▶ WHAT THE EXERCISE ASKS: How does the data below read from its first line through the line containing "sleeve_rear = 430.0"? Print those lines exactly.

*** AVAILABLE DATA ***

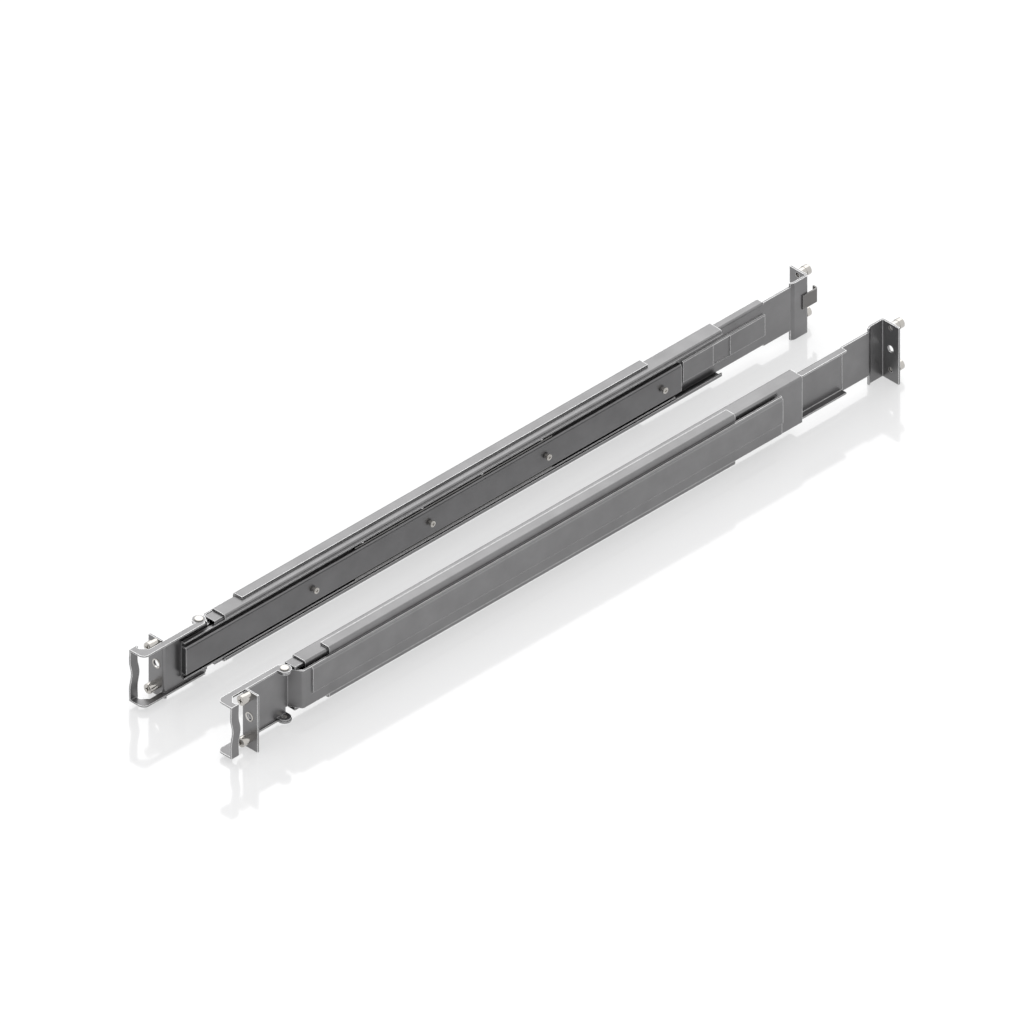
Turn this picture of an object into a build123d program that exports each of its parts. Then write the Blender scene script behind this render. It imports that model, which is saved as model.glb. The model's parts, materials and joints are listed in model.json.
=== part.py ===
from build123d import *
import math
import os

# A pair of sliding rails for a rack-mounted server, in millimetres. Each rail is drawn in
# its own axes: u runs from the outer face of the sleeve towards the server, y runs from the
# front ear to the rear ear, and z runs up from the middle of the sleeve. The left rail is
# drawn, and the right rail is its mirror image.

# Overall layout
rail_offset = 43.0            # from the middle of the pair to u = 0 of each rail
rack_depth = 571.0            # front face of the front ear to rear face of the rear ear
ear_drop = 24.2               # the ears' lower edge below the middle of the sleeve
ear_rise = 19.3               # the ears' upper edge above it
pin_spacing = 31.75           # rack hole pitch between the two locating pins

# Sheet thicknesses and running clearances
ear_sheet = 1.5
sleeve_sheet = 1.5
rail_sheet = 1.0
member_sheet = 1.0
bend = 0.6
running_gap = 0.25
ball_gap = 0.05
seat_gap = 0.02

# Sleeve, the outermost channel
sleeve_half = 19.5
sleeve_depth = 8.2
sleeve_front = 69.5
sleeve_rear = 430.0

# Cabinet rail, nested in the sleeve and carrying the outer ball race
cabinet_half = sleeve_half - sleeve_sheet
cabinet_depth = 13.2
cabinet_lip = 3.2
cabinet_front = 49.5
cabinet_rear = 491.0

# Front bracket: ear, panel behind it, and the long backing plate outside the sleeve
ear_outer_u = -5.4
panel_face_u = 8.85
panel_top = 17.1
panel_bottom = -19.6
panel_length = 40.0
jog_length = 5.0
plate_half = 14.4
plate_end = 470.0
rib_edge = 2.4
rib_top = plate_half - rib_edge
rib_bottom = -5.0
rib_rise = 1.0
rib_slope = 1.2
rib_bend = 0.3

# Middle and inner members
outer_ball = 2.8
inner_ball = 2.4
middle_web_u = panel_face_u + running_gap
middle_tip_u = 12.6
middle_half = cabinet_half - rail_sheet - outer_ball - 2 * ball_gap
inner_face_u = 14.3
inner_half = middle_half - rail_sheet - inner_ball - 2 * ball_gap
inner_back_u = middle_web_u + rail_sheet + 0.35
member_front = 14.0
middle_rear = 450.0
inner_rear = 454.0

# Ball cages
cage_front = 165.0
cage_rear = 340.0
cage_sheet = 0.8
balls_per_row = 4
ball_end_margin = 8.0
outer_ball_u = 10.35
outer_cage_back_u = 8.95
outer_cage_front_u = 12.1
inner_ball_u = 11.5
inner_cage_back_u = 10.2
inner_cage_front_u = 13.15

# Studs that carry the server
stud_first = 127.4
stud_pitch = 103.3
stud_count = 4
stud_radius = 1.4
stud_neck = 1.8
stud_head_radius = 2.2
stud_head = 1.0

# Rear bracket, telescoping in the cabinet rail
rear_half = cabinet_half - rail_sheet - 0.3
rear_web_face_u = middle_web_u - running_gap
rear_flange_u = 3.2
rear_length = 291.0
flange_setback = 39.0
plate_setback = 15.0
rear_front = rack_depth - rear_length
rear_flange_end = rack_depth - flange_setback
rear_plate_end = rack_depth - plate_setback
rear_sheet = 1.2
rear_jog = 1.3
pad_gap = 9.0
pad_start = middle_rear + pad_gap
pad_half = 8.4
pad_rise = 1.6
window_inset = 27.0
window_start = pad_start + window_inset
window_side = 15.0
window_depth = 0.6

# Locating pins, their cross recess and the threaded holes between them
pin_radius = 3.5
pin_length = 8.0
pin_u = 1.7
pin_chamfer = 0.7
recess_span = 3.6
recess_width = 0.9
recess_depth = 1.4
ear_hole_radius = 2.5

# Front latch
latch_sheet = 1.2
latch_front = -20.0
latch_strip = 5.0
latch_arm_u = 6.2
latch_arm_width = 4.4
latch_corner = 4.5
latch_bar_u = -2.5
latch_bar_width = 6.6
latch_bar_wave = 1.4
latch_gap = 0.2
pivot_u = 4.9
pivot_y = 34.4
pivot_radius = 1.7
pivot_clearance = 0.05
eyelet_radius = 4.6
pivot_head_radius = 2.9
pivot_head = 0.8
tab_half = 4.2
notch_clearance = 0.5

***

▶ TASK OUTPUT:
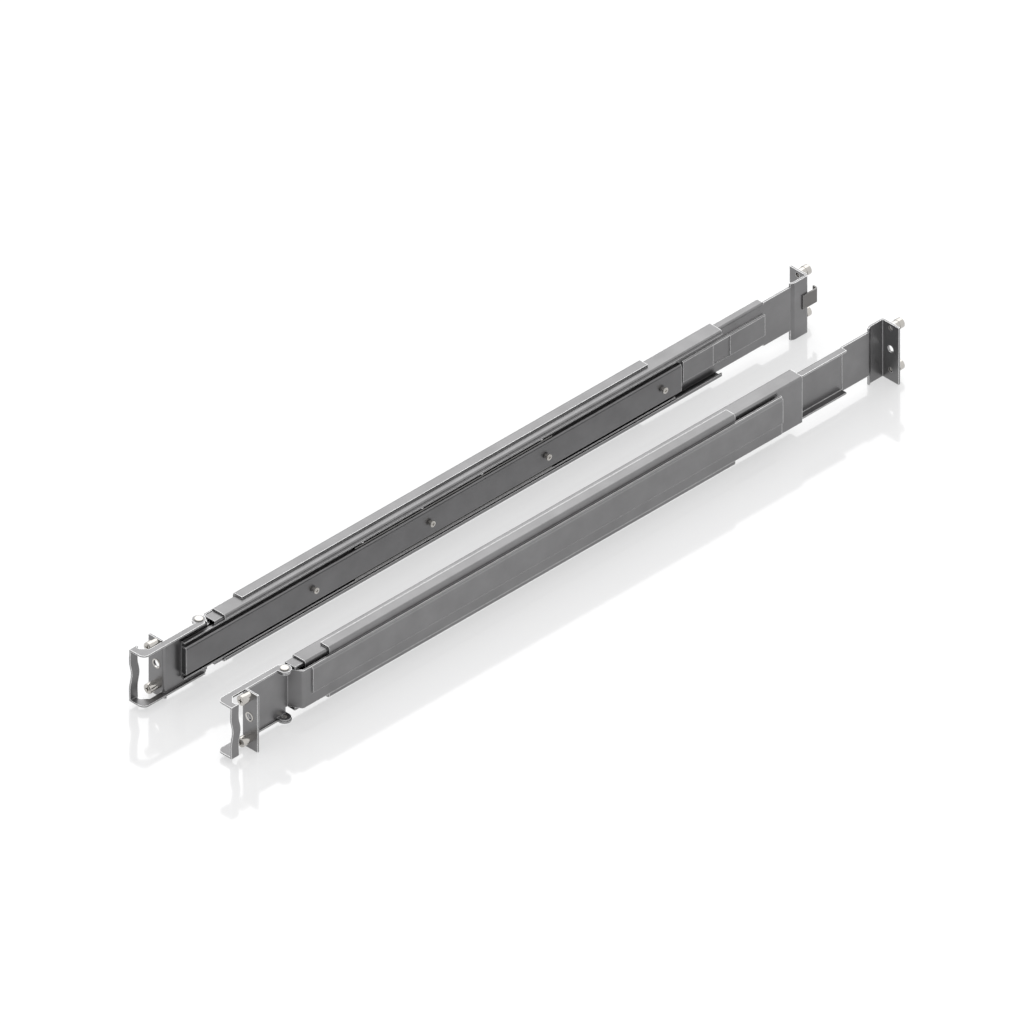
Turn this picture of an object into a build123d program that exports each of its parts. Then write the Blender scene script behind this render. It imports that model, which is saved as model.glb. The model's parts, materials and joints are listed in model.json.
=== part.py ===
from build123d import *
import math
import os

# A pair of sliding rails for a rack-mounted server, in millimetres. Each rail is drawn in
# its own axes: u runs from the outer face of the sleeve towards the server, y runs from the
# front ear to the rear ear, and z runs up from the middle of the sleeve. The left rail is
# drawn, and the right rail is its mirror image.

# Overall layout
rail_offset = 43.0            # from the middle of the pair to u = 0 of each rail
rack_depth = 571.0            # front face of the front ear to rear face of the rear ear
ear_drop = 24.2               # the ears' lower edge below the middle of the sleeve
ear_rise = 19.3               # the ears' upper edge above it
pin_spacing = 31.75           # rack hole pitch between the two locating pins

# Sheet thicknesses and running clearances
ear_sheet = 1.5
sleeve_sheet = 1.5
rail_sheet = 1.0
member_sheet = 1.0
bend = 0.6
running_gap = 0.25
ball_gap = 0.05
seat_gap = 0.02

# Sleeve, the outermost channel
sleeve_half = 19.5
sleeve_depth = 8.2
sleeve_front = 69.5
sleeve_rear = 430.0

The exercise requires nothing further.